KL: Are Lok Sabha and assembly elections taking place in Jammu and Kashmir?
ASD: Lok Sabha certainly will take place. I also want the assembly elections to take place. The sooner, the better; the governor’s rule for more than six months is not a healthy thing. After all, we want democracy in Kashmir. It should come back as soon as possible. Why should you defer it and the more you defer it, the more difficult it will become.
KL: Was Interlocutor preparing an election doctrine here during the last two years?
ASD: Dineshwar Sharma Ji is the nicest human being that you can have. But I wish instead of going to Raj Bhavan and talking to the Chief Minister and the Governor, he could have gone to meet the Mirwaiz and Geelani sahib instead. What election manifesto he can prepare? Election manifesto for whom? He is a very good man.
KL: How is the car bomb attack going to impact the upcoming Lok Sabha elections?

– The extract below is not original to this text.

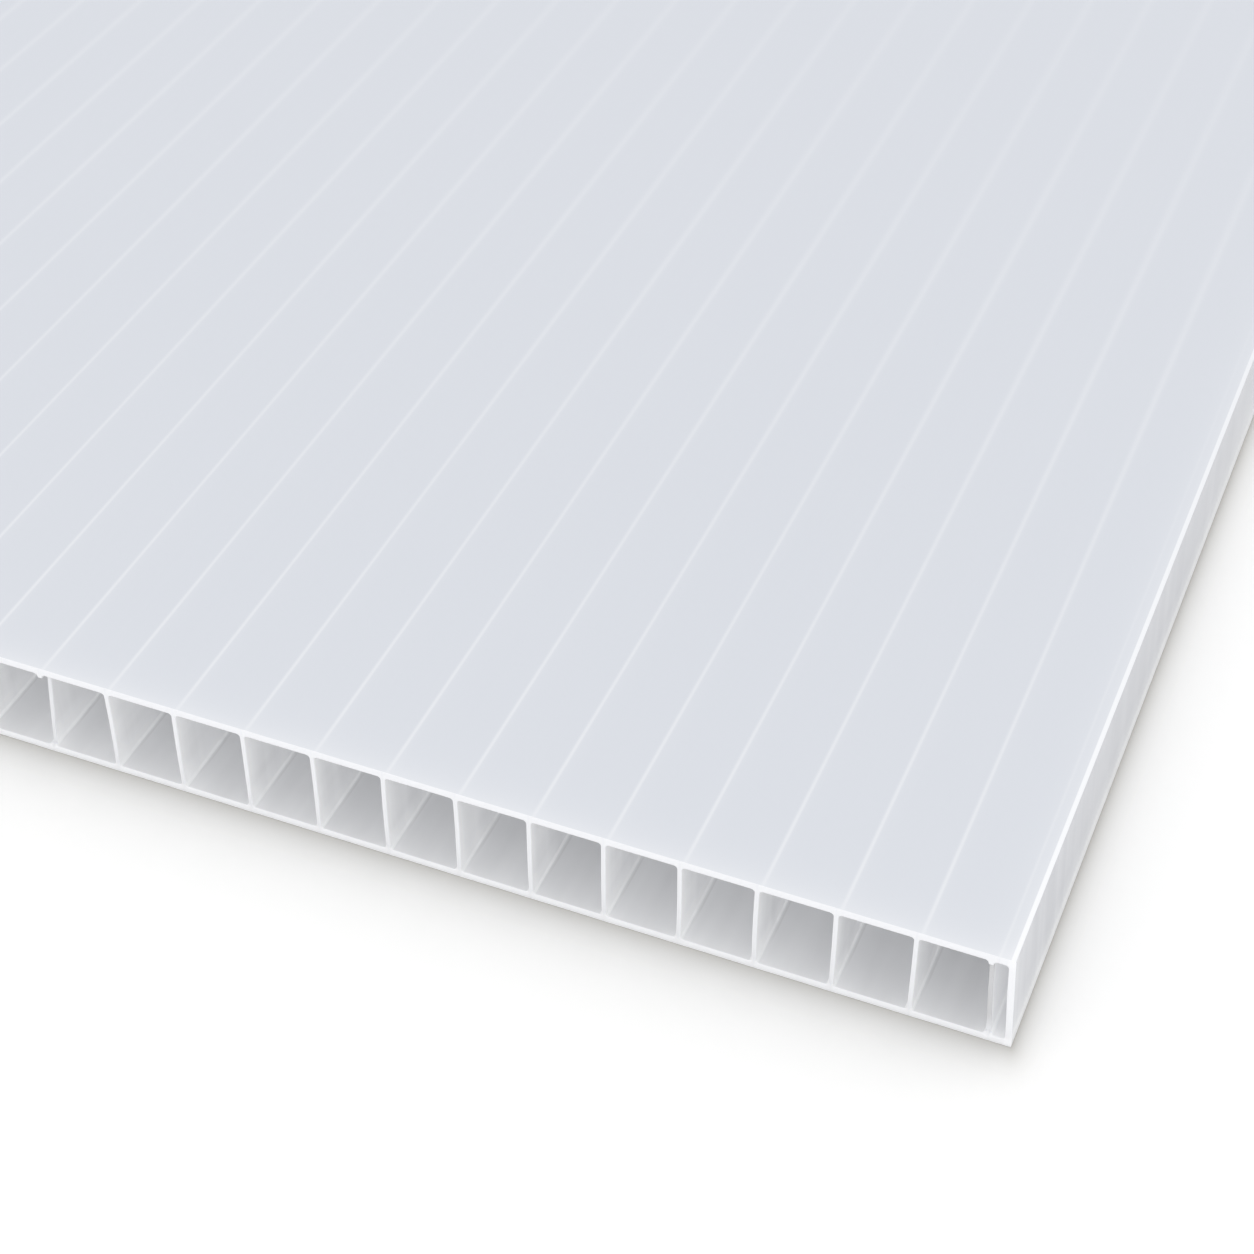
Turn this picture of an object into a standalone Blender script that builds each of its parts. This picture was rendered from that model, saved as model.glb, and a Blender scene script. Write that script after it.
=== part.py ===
"""Twin-wall fluted plastic sheet, extruded in one piece.

Two thin skins are held apart by a row of upright webs, and a closed wall
runs down each long edge. The flutes between the webs run along Y and are
open at both cut ends. The sheet lies flat: X is its width, Z its thickness,
and the origin is at the middle of the face it rests on.
"""
import math

import bmesh
import bpy
from mathutils import Vector

# Driving dimensions, in metres
SHEET_WIDTH = 0.210
SHEET_LENGTH = 0.297
SHEET_THICKNESS = 0.010
FLUTE_PITCH = 0.00665
SKIN_THICKNESS = 0.0007
WEB_THICKNESS = 0.00041
EDGE_WALL = 0.00055
# Least clear width of the narrow cell that is left between the last web and the edge wall
EDGE_CELL_MIN = 0.0006
CELL_FILLET = 0.00032
EDGE_ROUND = 0.00015
FILLET_STEPS = 3
EDGE_STEPS = 2

# Webs that stop short of the front cut end: webs in from the right edge, set-back at the foot and at the head
SHORT_WEBS = ((0, 0.0003, 0.00045), (13, 0.0004, 0.0014))
# What is left of a short web at the cut end, under the top skin and on the bottom skin
STUB_HEIGHT = 0.0004
WEB_ROOT = 0.00006
# How far a cutter stands out of the sheet's end
CUTTER_OVERRUN = 0.001

# Natural polypropylene: translucent white with a bluish cast, smooth but not glossy
SHEET_COLOUR = (0.70, 0.73, 0.79, 1.0)
SHEET_ROUGHNESS = 0.38
SHEET_METALLIC = 0.0

FRONT = -SHEET_LENGTH / 2
SMOOTH_ANGLE = math.radians(35)


def web_centres():
    """X of each web's centre plane, from left to right.

    The row holds as many whole pitches as leave an edge wall and a narrow
    cell at each side, and it is centred on the sheet.
    """
    edge_room = EDGE_WALL + EDGE_CELL_MIN + WEB_THICKNESS / 2
    pitches = math.floor((SHEET_WIDTH - 2 * edge_room) / FLUTE_PITCH)
    first = -pitches * FLUTE_PITCH / 2
    return [first + i * FLUTE_PITCH for i in range(pitches + 1)]


def cell_spans(webs):
    """Left and right X of each hollow cell, edge cells included."""
    half_web = WEB_THICKNESS / 2
    lefts = [-SHEET_WIDTH / 2 + EDGE_WALL] + [x + half_web for x in webs]
    rights = [x - half_web for x in webs] + [SHEET_WIDTH / 2 - EDGE_WALL]
    return list(zip(lefts, rights))


def rounded_rectangle(x0, x1, z0, z1, radius, steps):
    """Points (x, z) round a rectangle whose corners are arcs of the given radius."""
    radius = min(radius, 0.45 * (x1 - x0), 0.45 * (z1 - z0))
    corners = (
        (x1 - radius, z1 - radius, 0),
        (x0 + radius, z1 - radius, 90),
        (x0 + radius, z0 + radius, 180),
        (x1 - radius, z0 + radius, 270),
    )
    points = []
    for centre_x, centre_z, start in corners:
        for step in range(steps + 1):
            angle = math.radians(start + 90 * step / steps)
            points.append((centre_x + radius * math.cos(angle), centre_z + radius * math.sin(angle)))
    return points


def add_loop(bm, points, y):
    """A closed ring of edges through the (x, z) points, in the plane at y."""
    verts = [bm.verts.new((x, y, z)) for x, z in points]
    return [bm.edges.new((verts[i - 1], verts[i])) for i in range(len(verts))]


def extruded_sheet(webs):
    """The die's section, filled between its outline and its cells, drawn out along Y."""
    bm = bmesh.new()
    outline = rounded_rectangle(
        -SHEET_WIDTH / 2, SHEET_WIDTH / 2, 0.0, SHEET_THICKNESS, EDGE_ROUND, EDGE_STEPS)
    edges = add_loop(bm, outline, FRONT)
    for left, right in cell_spans(webs):
        cell = rounded_rectangle(
            left, right, SKIN_THICKNESS, SHEET_THICKNESS - SKIN_THICKNESS, CELL_FILLET, FILLET_STEPS)
        edges += add_loop(bm, cell, FRONT)
    bmesh.ops.triangle_fill(bm, use_beauty=True, use_dissolve=False, edges=edges)
    drawn = bmesh.ops.extrude_face_region(bm, geom=bm.faces[:])
    far_end = [item for item in drawn["geom"] if isinstance(item, bmesh.types.BMVert)]
    bmesh.ops.translate(bm, verts=far_end, vec=Vector((0.0, SHEET_LENGTH, 0.0)))
    bmesh.ops.recalc_face_normals(bm, faces=bm.faces[:])
    mesh = bpy.data.meshes.new("fluted_sheet")
    bm.to_mesh(mesh)
    bm.free()
    return mesh


def web_cutter(name, web_x, foot_setback, head_setback):
    """Wedge that takes a web's front end away, from its stub down to its low root."""
    reach = WEB_THICKNESS / 2 + CELL_FILLET
    foot_z = SKIN_THICKNESS + WEB_ROOT
    head_z = SHEET_THICKNESS - SKIN_THICKNESS - STUB_HEIGHT
    outside = FRONT - CUTTER_OVERRUN
    profile = (
        (outside, foot_z),
        (FRONT + foot_setback, foot_z),
        (FRONT + head_setback, head_z),
        (outside, head_z),
    )
    bm = bmesh.new()
    side = bm.faces.new([bm.verts.new((web_x - reach, y, z)) for y, z in profile])
    drawn = bmesh.ops.extrude_face_region(bm, geom=[side])
    far_side = [item for item in drawn["geom"] if isinstance(item, bmesh.types.BMVert)]
    bmesh.ops.translate(bm, verts=far_side, vec=Vector((2 * reach, 0.0, 0.0)))
    bmesh.ops.recalc_face_normals(bm, faces=bm.faces[:])
    mesh = bpy.data.meshes.new(name)
    bm.to_mesh(mesh)
    bm.free()
    cutter = bpy.data.objects.new(name, mesh)
    cutter.hide_render = True
    cutter.display_type = "WIRE"
    bpy.context.collection.objects.link(cutter)
    return cutter


def sheet_material():
    """Translucent white polypropylene."""
    material = bpy.data.materials.new("natural_polypropylene")
    material.use_nodes = True
    shader = material.node_tree.nodes["Principled BSDF"]
    shader.inputs["Base Color"].default_value = SHEET_COLOUR
    shader.inputs["Roughness"].default_value = SHEET_ROUGHNESS
    shader.inputs["Metallic"].default_value = SHEET_METALLIC
    return material


def build():
    """The sheet with its two short webs."""
    for old in list(bpy.data.objects):
        bpy.data.objects.remove(old, do_unlink=True)
    webs = web_centres()
    mesh = extruded_sheet(webs)
    mesh.materials.append(sheet_material())
    mesh.shade_smooth()
    mesh.set_sharp_from_angle(angle=SMOOTH_ANGLE)
    sheet = bpy.data.objects.new("fluted_sheet", mesh)
    bpy.context.collection.objects.link(sheet)
    for from_right, foot_setback, head_setback in SHORT_WEBS:
        web_x = webs[-1 - from_right]
        cutter = web_cutter(f"short_web_cutter_{from_right}", web_x, foot_setback, head_setback)
        cut = sheet.modifiers.new(f"short_web_{from_right}", "BOOLEAN")
        cut.operation = "DIFFERENCE"
        cut.solver = "EXACT"
        cut.object = cutter


build()
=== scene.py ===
# %% [markdown]
# # A twin-wall fluted plastic sheet
#
# The object is one extrusion: two thin skins, a row of upright webs between
# them, and a closed wall down each long edge. This lesson keeps the packed
# solid as the measure of everything, works the visible surface out again as
# a much finer one, and gives it the look of translucent white plastic.

import math

import bmesh
import bpy
import numpy as np
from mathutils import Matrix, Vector


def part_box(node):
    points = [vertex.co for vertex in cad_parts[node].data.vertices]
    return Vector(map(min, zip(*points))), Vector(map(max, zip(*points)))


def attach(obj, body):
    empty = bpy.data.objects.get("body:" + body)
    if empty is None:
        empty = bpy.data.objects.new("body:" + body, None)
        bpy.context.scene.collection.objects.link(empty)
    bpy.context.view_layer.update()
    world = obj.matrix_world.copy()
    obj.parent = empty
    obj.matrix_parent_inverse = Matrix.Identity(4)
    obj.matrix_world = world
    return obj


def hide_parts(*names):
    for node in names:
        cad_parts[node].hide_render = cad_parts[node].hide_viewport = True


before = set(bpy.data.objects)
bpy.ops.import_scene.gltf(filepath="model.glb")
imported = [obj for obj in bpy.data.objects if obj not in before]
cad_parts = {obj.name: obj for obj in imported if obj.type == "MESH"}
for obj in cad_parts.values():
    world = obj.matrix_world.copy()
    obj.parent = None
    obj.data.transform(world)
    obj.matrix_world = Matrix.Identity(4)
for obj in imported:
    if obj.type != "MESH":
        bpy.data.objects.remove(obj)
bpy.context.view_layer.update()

# %% [markdown]
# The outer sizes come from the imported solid. The die's own sizes are written
# once here: the pitch of the flutes, the skins, the webs, the edge walls, the
# least width of the narrow cells beside them, and the small fillets that the
# melt leaves in the corners of every cell. All are in metres.

# %% Sizes of the sheet
NODE = "fluted_sheet"
low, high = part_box(NODE)
WIDTH = high.x - low.x
THICKNESS = high.z - low.z
LEFT, RIGHT = low.x, high.x
FRONT, BACK = low.y, high.y
LENGTH = BACK - FRONT
MIDDLE_X = (LEFT + RIGHT) / 2
MIDDLE_Y = (FRONT + BACK) / 2
# Millimetres in a metre
MM = 1000.0

PITCH = 0.00665
SKIN = 0.0007
WEB = 0.00041
EDGE_WALL = 0.00055
EDGE_CELL_MIN = 0.0006
FILLET = 0.00032
EDGE_ROUND = 0.00015
CUT_ROUND = 0.00006

pitches = math.floor((WIDTH - 2 * (EDGE_WALL + EDGE_CELL_MIN + WEB / 2)) / PITCH)
web_x = (np.arange(pitches + 1) - pitches / 2) * PITCH + MIDDLE_X
print("webs:", len(web_x), "from edge to first web, mm:", round((web_x[0] - LEFT) * MM, 3))

# %% [markdown]
# The photograph looks down on the front right corner from in front and a
# little to the right. The camera is placed by the angle of its line of sight
# and the point it looks at, which lies on the top skin. It has no shift.

# %% Camera
CAMERA_AZIMUTH = math.radians(22.412)
CAMERA_ELEVATION = math.radians(41.706)
CAMERA_DISTANCE = 0.22921
AIM_FROM_RIGHT = 0.04319
AIM_FROM_FRONT = 0.02452
LENS = 74.50
SENSOR = 36.0

back_along_sight = Vector((
    math.sin(CAMERA_AZIMUTH) * math.cos(CAMERA_ELEVATION),
    -math.cos(CAMERA_AZIMUTH) * math.cos(CAMERA_ELEVATION),
    math.sin(CAMERA_ELEVATION),
))
aim = Vector((RIGHT - AIM_FROM_RIGHT, FRONT + AIM_FROM_FRONT, high.z))

lens = bpy.data.cameras.new("camera")
lens.lens = LENS
lens.sensor_width = SENSOR
lens.clip_start = 0.005
lens.clip_end = 20.0
camera = bpy.data.objects.new("camera", lens)
bpy.context.collection.objects.link(camera)
camera.location = aim + CAMERA_DISTANCE * back_along_sight
camera.rotation_euler = back_along_sight.to_track_quat("Z", "Y").to_euler()
bpy.context.scene.camera = camera
print("camera at", tuple(round(value, 4) for value in camera.location))

# %% [markdown]
# Every hollow cell has the same outline, a rectangle with small round
# corners. One loop of parameters describes it for any size: a point is the
# corner's centre, slid along the straight sides by `slide_x` and `slide_z`
# from -1 to 1, plus a radius turned by `turn`. The points stand closer
# together beside each corner, so that the flat sides shade flat.

# %% One loop of parameters for a cell's outline
CORNER_STEPS = 4
SIDE_STOPS = np.array([0.008, 0.03, 0.15, 0.4, 0.7, 0.97, 0.994])
FLAT_STOPS = np.array([0.012, 0.3, 0.7, 0.988])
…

ASD: I don’t think it will impact too much except for south Kashmir. I think Kashmiris, instead of looking at Pakistan for all the times, you need to think for yourself that elections are important. And the more participation you have, the better the representation you will get because you need your representation in Delhi and in Kashmir. There is no point in Kashmiris boycotting elections or not participating wholly or fully in the elections. Elections are important for Kashmir and Kashmiris. Kashmiris need to understand that.
KL: Any impact across India?
ASD: No, I think it will stop in Jammu.
KL: What impact will the politicisation of Lethpora mean for the politics of Kashmir, the PDP and NC? Now, both seem to be pushed to the wall and their responses are identical?
ASD: It is good if they are identical because they are both nationalist parties. If Mehbooba and Omar thought on the same lines it is good. Their position is pretty good this time. It will be most likely NC representative or PDP and Congress joint representatives.
KL: You always come here, meet people, take their suggestions but later they were never implemented?
ASD: I think you have forgotten that it has been 18 years since I have retired and it has been almost 15 years since I left government, so who is going to bother about my suggestions. My suggestions are only suggestions. I talk, I write, and I speak and I do sometimes pass on something. Nobody is bothered what I say.